Tuesday 15:45 - 17:30 BST (25/08/2020)

Abstract

This panel discusses themes and reception of the ECPR Press collection, Gendered Mobilizations and Intersectional Challenges, published in July 2019. This panel is endorsed by the ECPR Gender and Politics Standing Group (ECPG). A long and ongoing challenge for social justice movements has been how to address difference. Traditional strategies have often emphasized universalizing messages and common identities as means of facilitating collective action. Feminist movements, gay liberation movements, racial justice movements, and even labour movements, have all focused predominantly on respective singular dimensions of oppression. Each has called on diverse groups of people to mobilize, but without necessarily acknowledging or grappling with other relevant dimensions of identity and oppression. While focusing on commonality can be an effective means of mobilization, universalist messages can also obscure difference and can serve to exclude and marginalize groups in already precarious positions.

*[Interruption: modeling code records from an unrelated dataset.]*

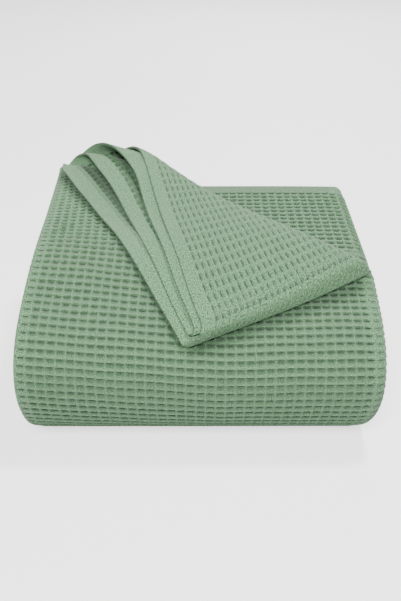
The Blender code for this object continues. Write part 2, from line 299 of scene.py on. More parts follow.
def back_fold(centre_y, centre_z, outer, flip):
    """A half turn at the back. outer is the radius of its ply 0, and flip makes the others larger."""
    def point(x, angle, ply):
        radius = (outer + ply if flip else outer - ply) * PITCH
        return x, centre_y + radius * np.sin(angle), centre_z - radius * np.cos(angle)
    return point


# ---------------------------------------------------------------- way across the sheet, hem to hem

WIDE_FOLD = 1.5               # radii of the folds at the sides, in pitches
TIGHT_FOLD = 0.5
RIGHT = WIDTH / 2 - WIDE_FOLD * PITCH
LEFT = -WIDTH / 2 + TIGHT_FOLD * PITCH
# (start x, end x, start ply, end ply, fold radius in pitches or 0 for a flat run)
ACROSS = [
    (-WIDTH / 2 + HEM_STEP, RIGHT, 3, 3, 0),
    (RIGHT, RIGHT, 3, 0, WIDE_FOLD),
    (RIGHT, LEFT, 0, 0, 0),
    (LEFT, LEFT, 0, 1, TIGHT_FOLD),
    (LEFT, RIGHT, 1, 1, 0),
    (RIGHT, RIGHT, 1, 2, TIGHT_FOLD),
    (RIGHT, -WIDTH / 2, 2, 2, 0),
]
RUNS = [math.pi * radius * PITCH if radius else abs(end - start) for start, end, _, _, radius in ACROSS]
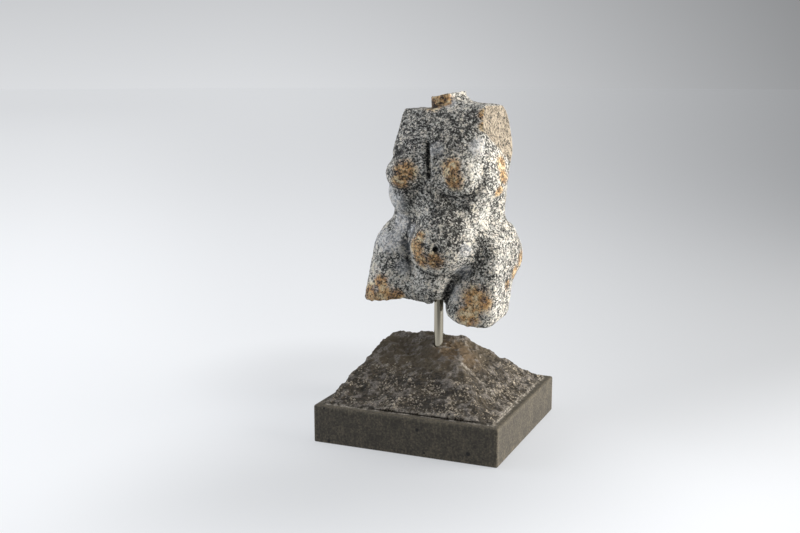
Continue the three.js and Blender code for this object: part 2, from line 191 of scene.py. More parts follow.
def tapered_bar(p, bar, open_end=False):
    axis = [b - a for a, b in zip(bar["upper"], bar["lower"])]
    offset = [value - at for value, at in zip(p, bar["upper"])]
    along = sum(o * a for o, a in zip(offset, axis)) / sum(a * a for a in axis)
    share = np.maximum(along, 0) if open_end else np.clip(along, 0, 1)
    side = [o - a * share for o, a in zip(offset, axis)]
    first, last = bar["radii"]
    return square_length(side, bar["square"]) - (first + (last - first) * share)


# Distance across and up to a path, and how far along the path its nearest point is
def nearest_on_path(x, z, path):
    best = np.full(np.broadcast(x, z).shape, np.inf)
    share = np.zeros_like(best)
    for i, ((x0, z0), (x1, z1)) in enumerate(zip(path[:-1], path[1:])):
        dx, dz = x1 - x0, z1 - z0
        t = np.clip(((x - x0) * dx + (z - z0) * dz) / (dx * dx + dz * dz), 0, 1)
        distance = np.hypot(x - x0 - t * dx, z - z0 - t * dz)
        nearer = distance < best
        share = np.where(nearer, (i + t) / (len(path) - 1), share)
        best = np.where(nearer, distance, best)
    return best, share


def line_depth(p, lines, side):
    x, y, z = p
    facing = np.clip(0.5 + side * y / LINE_FADE, 0, 1)
    total = 0
    for line in lines.values():
        distance, share = nearest_on_path(x, z, line["path"])
        ramp = np.where(share < line["deepest"], share / line["deepest"], (1 - share) / (1 - line["deepest"]))
        total = total + line["depth"] * smooth(LINE_RISE * ramp) * np.exp(-(distance / line["width"]) ** 2)
    return total * facing


def left_arm_cut(p):
    x, y, z = p
    m = LEFT_ARM_CUT
    return x - m["at"] + m["flare"] * (z - ARM_CUT_HEIGHT) - m["turn"] * (y - m["behind"])


def right_arm_cut(p):
    x, y, z = p
    return RIGHT_ARM_CUT["at"] - x + RIGHT_ARM_CUT["flare"] * (z - ARM_CUT_HEIGHT)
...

Scholars and activists, particularly those located at the intersection of these movements, have long advocated for more inclusive approaches that acknowledge the significance and complexity of different social locations, with mixed success. Gendered Mobilizations and Intersectional Challenges provides a much-needed intersectional analysis of social movements in Europe and North America. With an emphasis on gendered mobilization, it looks at movements traditionally understood and/or classified as singularly gendered as well as those organized around other dimensions of identity and oppression or at the intersection of multiple dimensions.